Effects of SiON/III-nitride interface properties on device performances of GaN-based power field-effect transistors

Abstract

In this work, we performed an investigation on the electrical characteristics of the interfaces of SiON/AlGaN and SiON/GaN by fabricating a partially gate-recessed metal-insulator-semiconductor high electron mobility transistor (MIS-HEMT) and a fully gate-recessed metal-insulator-semiconductor field-effect transistor (MIS-FET). The fabricated MIS-HEMT exhibits a smaller static on-resistance (R on) of 12.7 Ω · mm, while the MIS-FET achieves the normally-off operation.

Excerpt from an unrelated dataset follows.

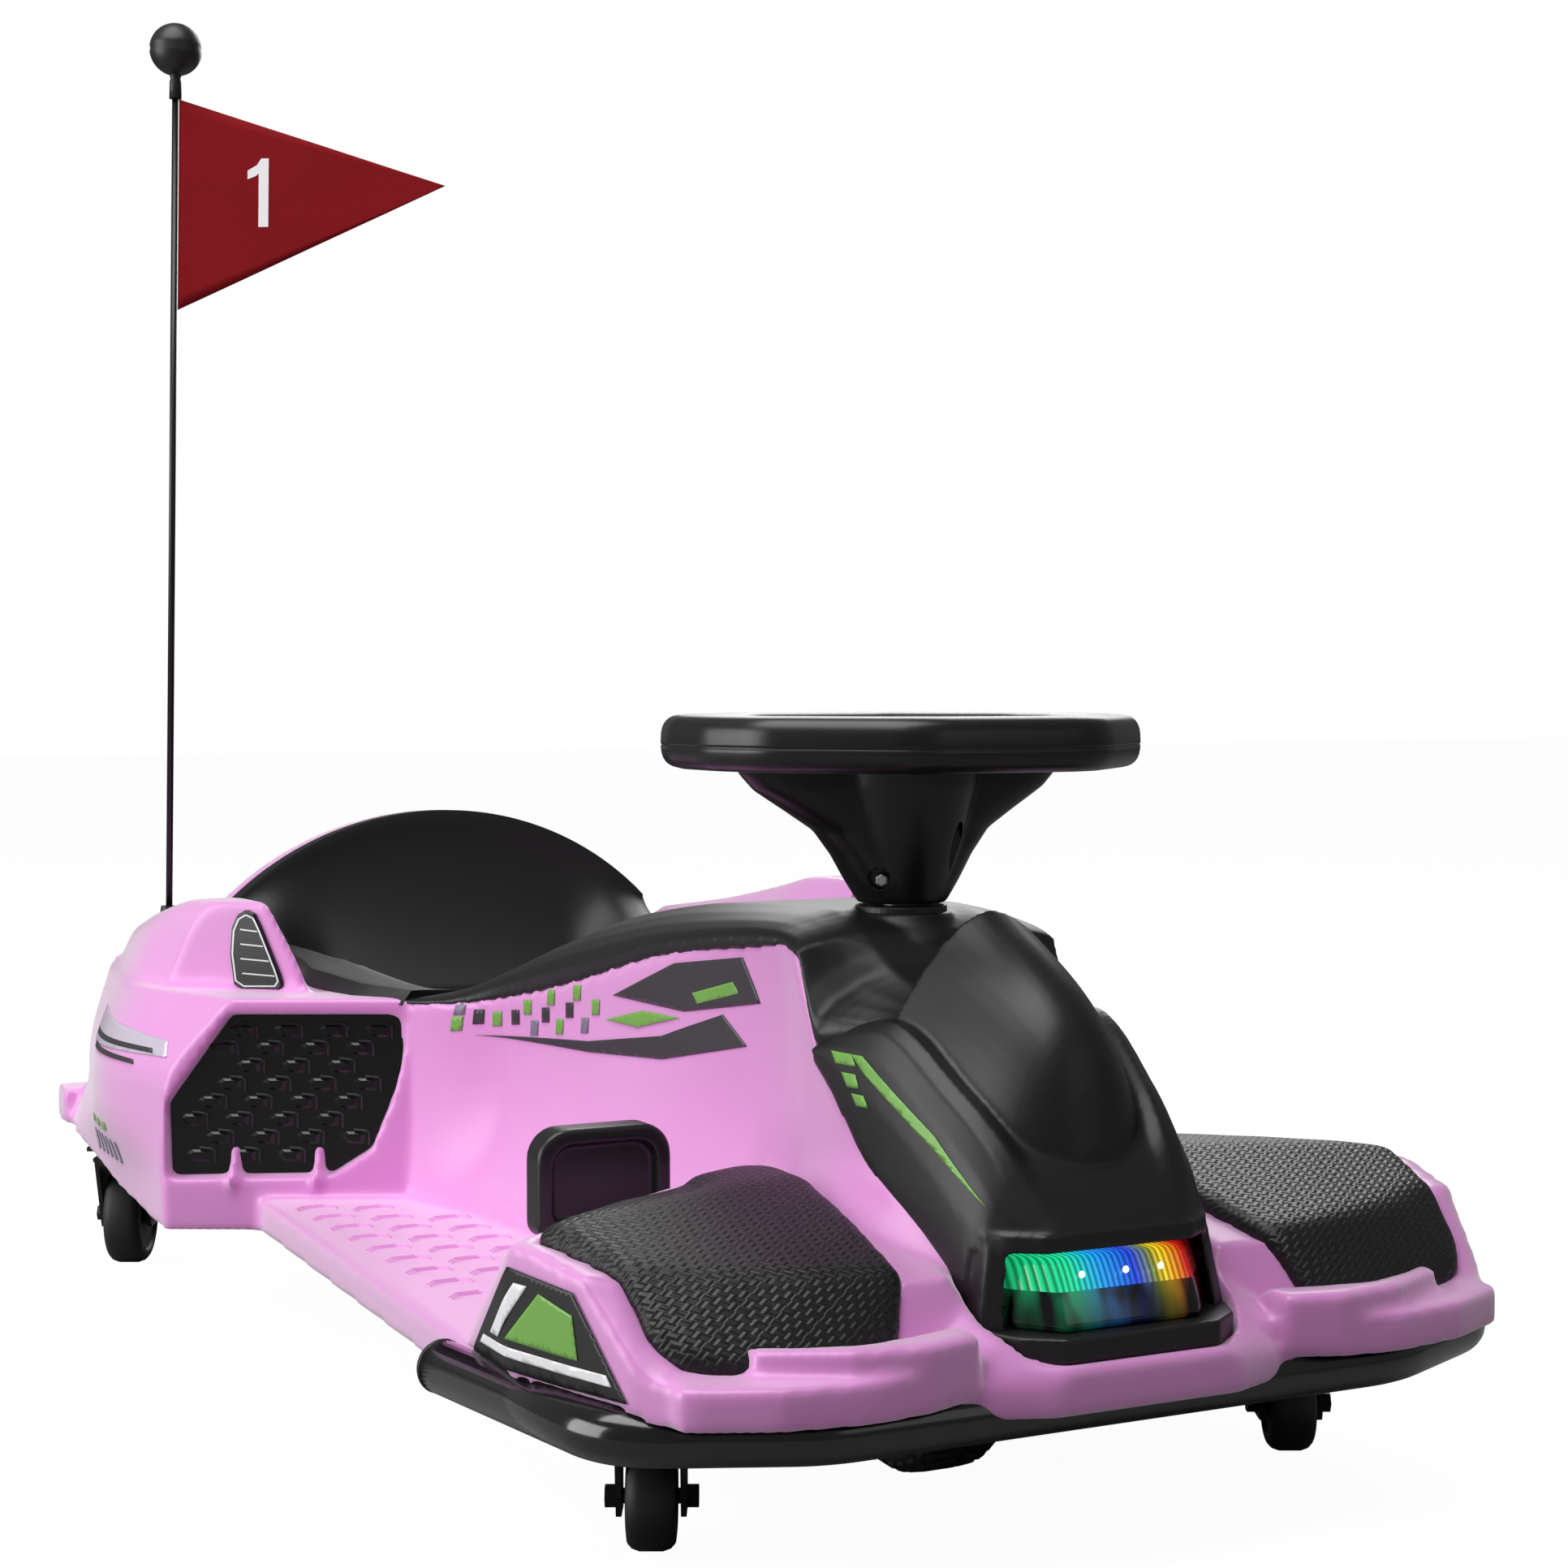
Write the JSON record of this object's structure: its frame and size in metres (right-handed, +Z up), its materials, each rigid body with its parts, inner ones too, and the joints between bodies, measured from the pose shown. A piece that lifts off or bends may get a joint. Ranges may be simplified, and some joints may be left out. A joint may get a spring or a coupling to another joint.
{
  "type": "electric drift kart",
  "caption": "Children's ride-on electric drift kart: moulded shell, bucket seat, foot rests, front bumper tube, flat steering wheel over a drive wheel, casters and a flag.",
  "frame": {"origin": "on the floor under the centre of the overall box", "axes": "+Z up, nose towards -Y, rider's left towards +X"},
  "size_m": [0.644, 1.04, 0.9345],
  "materials": {
    "pink_shell": "moulded, satin gloss",
    "black_shell": "moulded, fine grain",
    "seat_black": "moulded, satin",
    "pad_black": "moulded basket weave relief",
    "frame_steel": "black powder coat, gloss",
    "bare_steel": "zinc plated",
    "tyre": "moulded tread",
    "caster_black": "moulded",
    "lamp_lens": "clear ribbed lens over coloured lights",
    "flag_red": "woven polyester",
    "button_red": "moulded",
    "battery_grey": "moulded case"
  },
  "bodies": {
    "chassis": {"fuselage_shell": "pink_shell", "footrest_left": "pink_shell", "footrest_right": "pink_shell", "floor_board_left": "pink_shell", "floor_board_right": "pink_shell", "pod_left": "pink_shell", "pod_right": "pink_shell", "rear_shell": "pink_shell", "centre_cover": "black_shell", "hood": "black_shell", "lamp_lip": "black_shell", "pedal": "black_shell", "button_base": "black_shell", "column_collar": "black_shell", "vent_left": "black_shell", "vent_right": "black_shell", "flag_socket": "black_shell", "flag_ball": "black_shell", "tube_caps": "black_shell", "mesh_panel_left": "black_shell", "mesh_panel_right": "black_shell", "battery_tray": "black_shell", "seat": "seat_black", "foot_pad_left": "pad_black", "foot_pad_right": "pad_black", "bumper_tube": "frame_steel", "rail_left": "frame_steel", "rail_right": "frame_steel", "cross_rear": "frame_steel", "cross_mid": "frame_steel", "caster_bracket_left": "frame_steel", "caster_bracket_right": "frame_steel", "flag_pole": "frame_steel", "caster_mounts_front": "caster_black", "caster_mounts_rear": "caster_black", "lamp_lens": "lamp_lens", "flag_cloth": "flag_red", "power_button": "button_red", "battery_block": "battery_grey"},
    "steering": {"steering_rim": "black_shell", "steering_hub": "black_shell", "steering_shaft": "bare_steel", "drive_fork": "frame_steel"},
    "drive_wheel": {"drive_tyre": "tyre", "drive_hub": "caster_black"},
    "caster_front_left": {"caster_fork_front_left": "caster_black"},
    "wheel_front_left": {"caster_wheel_front_left": "caster_black"},
    "caster_front_right": {"caster_fork_front_right": "caster_black"},
    "wheel_front_right": {"caster_wheel_front_right": "caster_black"},
    "caster_rear_left": {"caster_fork_rear_left": "caster_black"},
    "wheel_rear_left": {"caster_wheel_rear_left": "caster_black"},
    "caster_rear_right": {"caster_fork_rear_right": "caster_black"},
    "wheel_rear_right": {"caster_wheel_rear_right": "caster_black"}
  },
  "joints": [
    {"name": "steering_turn", "type": "hinge", "parent": "chassis", "child": "steering", "pos_m": [0, -0.27, 0.2], "axis": [0, 0, 1], "range_deg": [-90, 90]},
    {"name": "drive_spin", "type": "hinge", "parent": "steering", "child": "drive_wheel", "pos_m": [0, -0.291, 0.074], "axis": [1, 0, 0], "continuous": true},
    {"name": "caster_front_left_swivel", "type": "hinge", "parent": "chassis", "child": "caster_front_left", "pos_m": [0.201, -0.369, 0.075], "axis": [0, 0, 1], "continuous": true},
    {"name": "wheel_front_left_spin", "type": "hinge", "parent": "caster_front_left", "child": "wheel_front_left", "pos_m": [0.20645, -0.35831, 0.0275], "axis": [0.891, -0.454, 0], "continuous": true},
    {"name": "caster_front_right_swivel", "type": "hinge", "parent": "chassis", "child": "caster_front_right", "pos_m": [-0.201, -0.369, 0.075], "axis": [0, 0, 1], "continuous": true},
    {"name": "wheel_front_right_spin", "type": "hinge", "parent": "caster_front_right", "child": "wheel_front_right", "pos_m": [-0.19555, -0.35831, 0.0275], "axis": [0.891, -0.454, 0], "continuous": true},
    {"name": "caster_rear_left_swivel", "type": "hinge", "parent": "chassis", "child": "caster_rear_left", "pos_m": [0.27, 0.44, 0.095], "axis": [0, 0, 1], "continuous": true},
    {"name": "wheel_rear_left_spin", "type": "hinge", "parent": "caster_rear_left", "child": "wheel_rear_left", "pos_m": [0.2809, 0.46138, 0.0375], "axis": [0.891, -0.454, 0], "continuous": true},
    {"name": "caster_rear_right_swivel", "type": "hinge", "parent": "chassis", "child": "caster_rear_right", "pos_m": [-0.27, 0.44, 0.095], "axis": [0, 0, 1], "continuous": true},
    {"name": "wheel_rear_right_spin", "type": "hinge", "parent": "caster_rear_right", "child": "wheel_rear_right", "pos_m": [-0.2591, 0.46138, 0.0375], "axis": [0.891, -0.454, 0], "continuous": true}
  ]
}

As a result of over-etching in the gate trench, a higher trap state density of 2 × 1013 cm−2eV−1 at the SiON/GaN interface in comparison to SiON/AlGaN interface (8 × 1012 cm−2eV−1), leading to a more obvious degradation of subthreshold swing, was extracted after performing the high temperature I DS−V GS tests. In addition, compared with the MIS-FET, the traps distributed at the SiON/AlGaN interface are found to be located at a deeper energy level, which make the device more stress sensitive and can cause a greater threshold voltage (V th) shift in the drain-bias stress measurement. The drain-bias stress at off-state increases the ionized trap density and makes the ionized traps unrecoverable within 1000 s in the MIS-HEMT. This work reveals the different properties of traps states at the SiON/AlGaN and SiON/GaN interfaces, and their effects on the device reliability.